» **EXERCISE DIRECTIONS**: Repeat, exactly as written, every line from the one holding "JACK * shape" through the one holding "record = json.load(file)". Leave out all other lines.
───
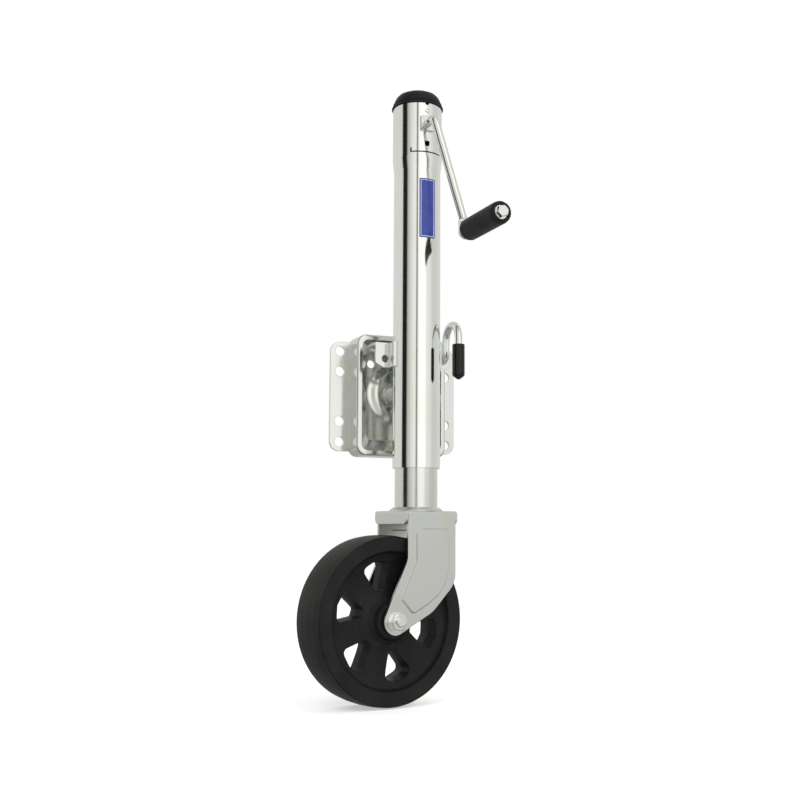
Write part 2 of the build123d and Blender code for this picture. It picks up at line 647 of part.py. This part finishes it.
# ---------------------------------------------------------------- label
def label_plate():
    """Thin blank plate curved round the tube's front."""
    height, middle = LABEL_HIGH_Z - LABEL_LOW_Z, (LABEL_LOW_Z + LABEL_HIGH_Z) / 2
    inner_r = TUBE_R + FIXED
    strip = ring(inner_r + LABEL_T, inner_r, LABEL_LOW_Z, LABEL_HIGH_Z)
    window = plate_xz(RectangleRounded(2 * LABEL_HALF_WIDTH, height, 1.5), -THROUGH, 0, at=(0, middle))
    return Rot(0, 0, LABEL_TURN) * (strip & window)


# ---------------------------------------------------------------- caster
def rounded_near(outline, x, z, radius):
    """The outline with its corner at (x, z) rounded."""
    corner = outline.vertices().sort_by_distance((x, z, 0))[0]
    return fillet(corner, radius)


def leg_face():
    """Outline of one fork leg in X and Z."""
    eye_r, back_x, front_x = 16.0, -34.5, 35.4
    outline = Polygon((back_x, FORK_TOP_Z), (back_x, -208.0), (-65.9, -273.4), (-58.0, AXLE_Z - 14.0),
                      (-43.7, -294.0), (2.0, -270.0), (front_x, -236.0), (front_x, FORK_TOP_Z), align=None)
    outline = rounded_near(outline, front_x, -236.0, 30)
    outline = rounded_near(outline, 2.0, -270.0, 40)
    outline = rounded_near(outline, back_x, -208.0, 25)
    return outline + Pos(-TRAIL, AXLE_Z) * Circle(eye_r)


def leg_panel(margin):
    """Outline of the pressed panel on a fork leg, drawn in by a margin."""
    shape = Polygon((-14.5, -170), (-23.5, -176), (-23.0, -209), (-44.0, -255), (-29.5, -270.5),
                    (-24.5, -271), (-6.0, -261.5), (11.0, -249.5), (21.0, -234.5), (25.3, -220),
                    (25.6, -178), (22.0, -170), align=None)
    shape = fillet(shape.vertices(), 2.2)
    return offset(shape, -margin) if margin else shape


def pressed_panel(side, face_y, margin):
    """The panel pressed out of a leg, with sloping edges, standing on the leg's face at y = face_y."""
    sunk = 0.2
    foot = leg_panel(margin)
    crown = leg_panel(margin + PANEL_SLOPE)
    layers = []
    for outline, y in ((foot, face_y - sunk), (foot, face_y), (crown, face_y + PANEL_RAISE)):
        plane = Plane(origin=(0, side * y, 0), x_dir=(1, 0, 0), z_dir=(0, -1, 0))
        layers.append(plane * outline)
    return loft(layers[:2], ruled=True) + loft(layers[1:], ruled=True)


def fork_aprons():
    """Short turned-down aprons across the fork's front and back, with rounded lower corners."""
    corner = 6.0
    aprons = None
    for side in (-1, 1):
        x = side * (FORK_HALF_X + APRON_T / 2)
        apron = Pos(x, 0, FORK_TOP_Z - APRON_H / 2) * Box(APRON_T, 2 * LEG_OUTER_Y, APRON_H)
        low = apron.edges().filter_by(Axis.X).group_by(Axis.Z)[0]
        apron = fillet(low, corner)
        aprons = apron if aprons is None else aprons + apron
    return aprons


def caster_fork():
    """One stamping: top plate, two legs, and an apron across the front and the back."""
    top_bend = 2.8
    top = Pos(0, 0, FORK_TOP_Z - SHEET / 2) * Box(2 * FORK_HALF_X, 2 * LEG_OUTER_Y, SHEET)
    between_h = 2 * (300 + FORK_TOP_Z - SHEET)
    between = Pos(0, 0, -300) * Box(10 * THROUGH, 2 * LEG_INNER_Y, between_h)
    legs = plate_xz(leg_face(), -LEG_OUTER_Y, LEG_OUTER_Y) - between
    shell = top + legs + fork_aprons()
    rim = shell.edges().filter_by(lambda e: e.center().Z > FORK_TOP_Z - 0.1)
    shell = fillet(rim, top_bend)
    for side in (-1, 1):
        shell += pressed_panel(side, LEG_OUTER_Y, 0.0)
        shell -= pressed_panel(side, LEG_INNER_Y, PANEL_SLOPE)
    shell -= Pos(0, 0, FORK_TOP_Z) * Cylinder(KINGPIN_R + RUNNING, THROUGH)
    return shell - AXLE * along_y(AXLE_R + FIXED, 0, -2 * THROUGH, 2 * THROUGH)


def fork_collar():
    """Low dust collar round the foot of the ram."""
    inner, base = RAM_R + GAP, FORK_TOP_Z + FIXED
    return turned([(inner, base), (33.5, base), (32.6, base + 1.6), (28.6, base + 4.4), (inner, base + 4.8)])


def kingpin_washer():
    """Washer between the fork and the kingpin's nut."""
    top = FORK_TOP_Z - SHEET - 0.1
    return ring(17.0, KINGPIN_R + FIXED, top - 2.2, top)


def kingpin_nut():
    """Hexagon nut under the fork's top."""
    top, height = FORK_TOP_Z - SHEET - 2.35, 6.5
    hexagon = RegularPolygon(13.5, 6, major_radius=False) - Circle(KINGPIN_R + FIXED)
    return extrude(Plane.XY.offset(top - height) * hexagon, height)


def axle_bolt():
    """Hexagon-head bolt through both legs. Its threaded end is on the crank side."""
    low, high = LEG_OUTER_Y + 1.7, LEG_OUTER_Y + 9.0
    head = plate_xz(RegularPolygon(HEX_INNER_R, 6, major_radius=False), low, high)
    shank = along_y(AXLE_R, 0, -LEG_OUTER_Y - 13.0, low + 0.3)
    tip = shank.faces().sort_by(Axis.Y)[0]
    return AXLE * (chamfer(tip.edges(), 1.2) + head)


def axle_nut():
    """Hexagon nut with a turned crown."""
    low, high = -LEG_OUTER_Y - 9.6, -LEG_OUTER_Y - 1.7
    body = plate_xz(RegularPolygon(HEX_INNER_R, 6, major_radius=False), low, high)
    crown = turned_along_y([(0, low), (8.6, low), (11.2, low + 1.6), (11.2, high), (0, high)])
    return AXLE * ((body & crown) - along_y(AXLE_R + FIXED, 0, -2 * THROUGH, 2 * THROUGH))


def axle_washers():
    """One washer under the bolt's head and one under its nut."""
    near, far = LEG_OUTER_Y + 0.03, LEG_OUTER_Y + 1.65
    nut_side = along_y(AXLE_WASHER_R, AXLE_R + FIXED, -far, -near)
    head_side = along_y(AXLE_WASHER_R, AXLE_R + FIXED, near, far)
    return AXLE * Compound(children=[nut_side, head_side])


def axle_spacers():
    """Short tubes between the legs and the wheel's hub."""
    near, far, outer_r = HUB_HALF + GAP, LEG_INNER_Y - 0.03, 9.5
    nut_side = along_y(outer_r, AXLE_R + FIXED, -far, -near)
    head_side = along_y(outer_r, AXLE_R + FIXED, near, far)
    return AXLE * Compound(children=[nut_side, head_side])


def wheel_bush():
    """Plain bush pressed in the wheel's hub."""
    return AXLE * along_y(BUSH_R, AXLE_R + RUNNING, -HUB_HALF, HUB_HALF)


def window_face(shrink):
    """Outline of one opening between two spokes, wide at the rim."""
    inner_r, outer_r, inner_half, outer_half = 34.0, 74.0, 5.6, 22.0
    side_r = outer_r - 6.0
    shape = Polygon((-inner_half, inner_r), (inner_half, inner_r), (outer_half, side_r), (0, outer_r),
                    (-outer_half, side_r), align=None)
    for side in (-1, 1):
        shape = rounded_near(shape, side * inner_half, inner_r, 5.0)
        shape = rounded_near(shape, side * outer_half, side_r, 7.5)
    return offset(shape, -shrink) if shrink else shape


def window_cut():
    """One opening, drafted so that it is narrowest at the wheel's middle plane."""
    reach, draft = 30.0, 2.4
    halves = []
    for side in (-1, 1):
        layers = []
        for shrink, y in ((draft, 0.0), (0.0, side * reach)):
            plane = Plane(origin=(0, y, 0), x_dir=(1, 0, 0), z_dir=(0, -1, 0))
            layers.append(plane * window_face(shrink))
        halves.append(loft(layers, ruled=True))
    return halves[0] + halves[1]


def wheel():
    """Moulded wheel with a crowned tread, six flared spokes and six windows."""
    half, edge = WHEEL_HALF_W, 1.6
    hub = [(BUSH_R + RUNNING, HUB_HALF), (19.0, HUB_HALF), (21.0, HUB_HALF - 2), (23.5, 21.5), (28.0, 17.0)]
    spokes = [(36.0, 14.2), (46.0, 13.4), (58.0, 14.2), (68.0, 16.0), (75.0, 18.2), (78.6, 20.0),
              (80.6, 22.4)]
    rim = [(82.0, half - 1.2), (83.5, half), (100.0 - edge, half), (100.0, half - edge),
           (WHEEL_R - 0.4, half / 2), (WHEEL_R, 0)]
    front = hub + spokes + rim
    back = [(r, -y) for r, y in reversed(front[:-1])]
    body = turned_along_y(front + back)
    cut = window_cut()
    for k in range(WINDOW_COUNT):
        body -= Rot(0, -(WINDOW_START + k * 360 / WINDOW_COUNT), 0) * cut
    return AXLE * body


# ---------------------------------------------------------------- assembly
def parts():
    """Every node's shape in the row frame."""
    jack = {
        "outer_tube": outer_tube(),
        "top_cap": top_cap(),
        "head_rivet": head_rivet(),
        "crank_bushing_front": crank_bushing(True),
        "crank_bushing_rear": crank_bushing(False),
        "bearing_plate": bearing_plate(),
        "thrust_race_lower": thrust_race(RACE_LOWER_Z, SCREW_R + 0.5),
        "thrust_race_upper": thrust_race(RACE_UPPER_Z, SCREW_NECK_R + FIXED),
        "thrust_balls": thrust_balls(),
        "ball_cage": ball_cage(),
        "label_plate": label_plate(),
        "saddle_bracket": saddle_bracket(),
        "pivot_hub": pivot_hub(),
        "pivot_washer": pivot_washer(),
        "pivot_retainer": pivot_retainer(),
        "pivot_bolt": pivot_bolt(),
        "mounting_bracket": mounting_bracket(),
        "pull_pin": pull_pin(),
        "pin_collar": pin_collar(),
        "pin_spring": pin_spring(),
        "pin_grip": pin_grip(),
        "crank_rod": crank_rod(),
        "shaft_clip": shaft_clip(),
        "crank_pinion": crank_pinion(),
        "crank_pinion_pin": crank_pinion_pin(),
        "crank_grip": crank_grip(),
        "grip_washer": grip_washer(),
        "grip_bolt": grip_bolt(),
        "lead_screw": lead_screw(),
        "screw_gear": screw_gear(),
        "screw_gear_pin": screw_gear_pin(),
        "inner_tube": inner_tube(),
        "lead_nut": lead_nut(),
        "ram_plug": ram_plug(),
        "kingpin": kingpin(),
        "kingpin_washer": kingpin_washer(),
        "kingpin_nut": kingpin_nut(),
    }
    caster = {
        "caster_fork": caster_fork(),
        "fork_collar": fork_collar(),
        "axle_bolt": axle_bolt(),
        "axle_nut": axle_nut(),
        "axle_washers": axle_washers(),
        "axle_spacers": axle_spacers(),
        "wheel_bush": wheel_bush(),
        "wheel": wheel(),
    }
    placed = {name: JACK * shape for name, shape in jack.items()}
    placed.update({name: CASTER * shape for name, shape in caster.items()})
    return placed


os.makedirs("parts", exist_ok=True)
for name, shape in parts().items():
    export_step(shape, f"parts/{name}.step")
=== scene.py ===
import json
import math

import bmesh
import bpy
from mathutils import Matrix, Vector


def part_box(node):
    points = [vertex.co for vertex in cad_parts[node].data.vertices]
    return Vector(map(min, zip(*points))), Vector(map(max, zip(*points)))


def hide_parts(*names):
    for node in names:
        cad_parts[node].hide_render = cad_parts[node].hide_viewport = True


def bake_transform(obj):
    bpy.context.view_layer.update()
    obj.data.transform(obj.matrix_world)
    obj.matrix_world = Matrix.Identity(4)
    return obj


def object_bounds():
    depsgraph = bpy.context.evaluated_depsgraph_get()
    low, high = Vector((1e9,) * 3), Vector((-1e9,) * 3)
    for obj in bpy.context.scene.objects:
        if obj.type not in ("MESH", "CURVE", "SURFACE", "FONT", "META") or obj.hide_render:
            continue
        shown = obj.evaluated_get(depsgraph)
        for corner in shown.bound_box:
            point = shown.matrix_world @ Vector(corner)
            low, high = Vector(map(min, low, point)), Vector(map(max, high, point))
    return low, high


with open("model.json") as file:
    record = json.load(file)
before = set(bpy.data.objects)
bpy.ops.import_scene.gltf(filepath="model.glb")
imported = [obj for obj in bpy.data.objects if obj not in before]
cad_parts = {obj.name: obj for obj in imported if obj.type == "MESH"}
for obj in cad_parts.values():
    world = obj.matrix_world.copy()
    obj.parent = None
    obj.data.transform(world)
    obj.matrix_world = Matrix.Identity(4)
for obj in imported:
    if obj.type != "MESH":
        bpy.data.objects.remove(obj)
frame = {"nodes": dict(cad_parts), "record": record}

cad_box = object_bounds()
nodes = frame["nodes"]

# ---------------------------------------------------------------- camera, in metres and degrees
CAMERA_PLACE = (-0.5535, -1.3635, -0.1751)
CAMERA_HEADING = -22.5
CAMERA_PITCH = 6.75
CAMERA_ROLL = 0.32
SENSOR_WIDTH = 36.0
LENS = 50.31

# ---------------------------------------------------------------- the object's own places
FLOOR_Z = cad_box[0][2]
FLOOR_GAP = 0.0002
FLOOR_RADIUS = 40.0
FLOOR_SIDES = 96
FLOOR_GLOW = 0.45
MIDDLE_OF_JACK = (0, -0.08, 0)

# ---------------------------------------------------------------- lamps: place, side length and watts
KEY_LAMP = ((-1.4, -1.6, 1.5), 1.2, 14)
FILL_LAMP = ((1.6, -1.2, 0.9), 1.4, 8)

# ---------------------------------------------------------------- studio seen in the bright metal
# share of a full turn, with 0.5 straight behind the camera and less than 0.5 to its left, and brightness
STUDIO_AROUND = [(0.000, 0.70), (0.250, 0.70), (0.288, 0.66), (0.299, 0.012), (0.357, 0.012), (0.372, 0.45),
                 (0.392, 0.58), (0.433, 0.78), (0.473, 0.90), (0.487, 0.88), (0.495, 0.16), (0.505, 0.16),
                 (0.514, 0.90), (0.540, 1.15), (0.608, 1.15), (0.640, 0.84), (0.682, 0.80), (0.732, 0.64),
                 (0.789, 0.63), (0.866, 0.70), (1.000, 0.70)]
# height of the direction, from straight down to straight up, and brightness
STUDIO_HEIGHTS = [(0.00, 0.42), (0.30, 0.52), (0.40, 0.68), (0.485, 0.90), (0.515, 0.98), (0.62, 1.00),
                  (0.80, 0.96), (1.00, 0.85)]
AROUND_TINT = (0.995, 1.0, 0.985)
HEIGHT_TINT = (1.0, 1.0, 0.97)

# ---------------------------------------------------------------- edges softened in the materials, in metres
METAL_EDGE = 0.0006
PLASTIC_EDGE = 0.0012
EDGE_SAMPLES = 6

# ---------------------------------------------------------------- label's border line, in metres
BORDER_INSET = 0.0019
BORDER_HALF_WIDTH = 0.00035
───
» **SOLVED EXERCISE**:
    placed = {name: JACK * shape for name, shape in jack.items()}
    placed.update({name: CASTER * shape for name, shape in caster.items()})
    return placed


os.makedirs("parts", exist_ok=True)
for name, shape in parts().items():
    export_step(shape, f"parts/{name}.step")
=== scene.py ===
import json
import math

import bmesh
import bpy
from mathutils import Matrix, Vector


def part_box(node):
    points = [vertex.co for vertex in cad_parts[node].data.vertices]
    return Vector(map(min, zip(*points))), Vector(map(max, zip(*points)))


def hide_parts(*names):
    for node in names:
        cad_parts[node].hide_render = cad_parts[node].hide_viewport = True


def bake_transform(obj):
    bpy.context.view_layer.update()
    obj.data.transform(obj.matrix_world)
    obj.matrix_world = Matrix.Identity(4)
    return obj


def object_bounds():
    depsgraph = bpy.context.evaluated_depsgraph_get()
    low, high = Vector((1e9,) * 3), Vector((-1e9,) * 3)
    for obj in bpy.context.scene.objects:
        if obj.type not in ("MESH", "CURVE", "SURFACE", "FONT", "META") or obj.hide_render:
            continue
        shown = obj.evaluated_get(depsgraph)
        for corner in shown.bound_box:
            point = shown.matrix_world @ Vector(corner)
            low, high = Vector(map(min, low, point)), Vector(map(max, high, point))
    return low, high


with open("model.json") as file:
    record = json.load(file)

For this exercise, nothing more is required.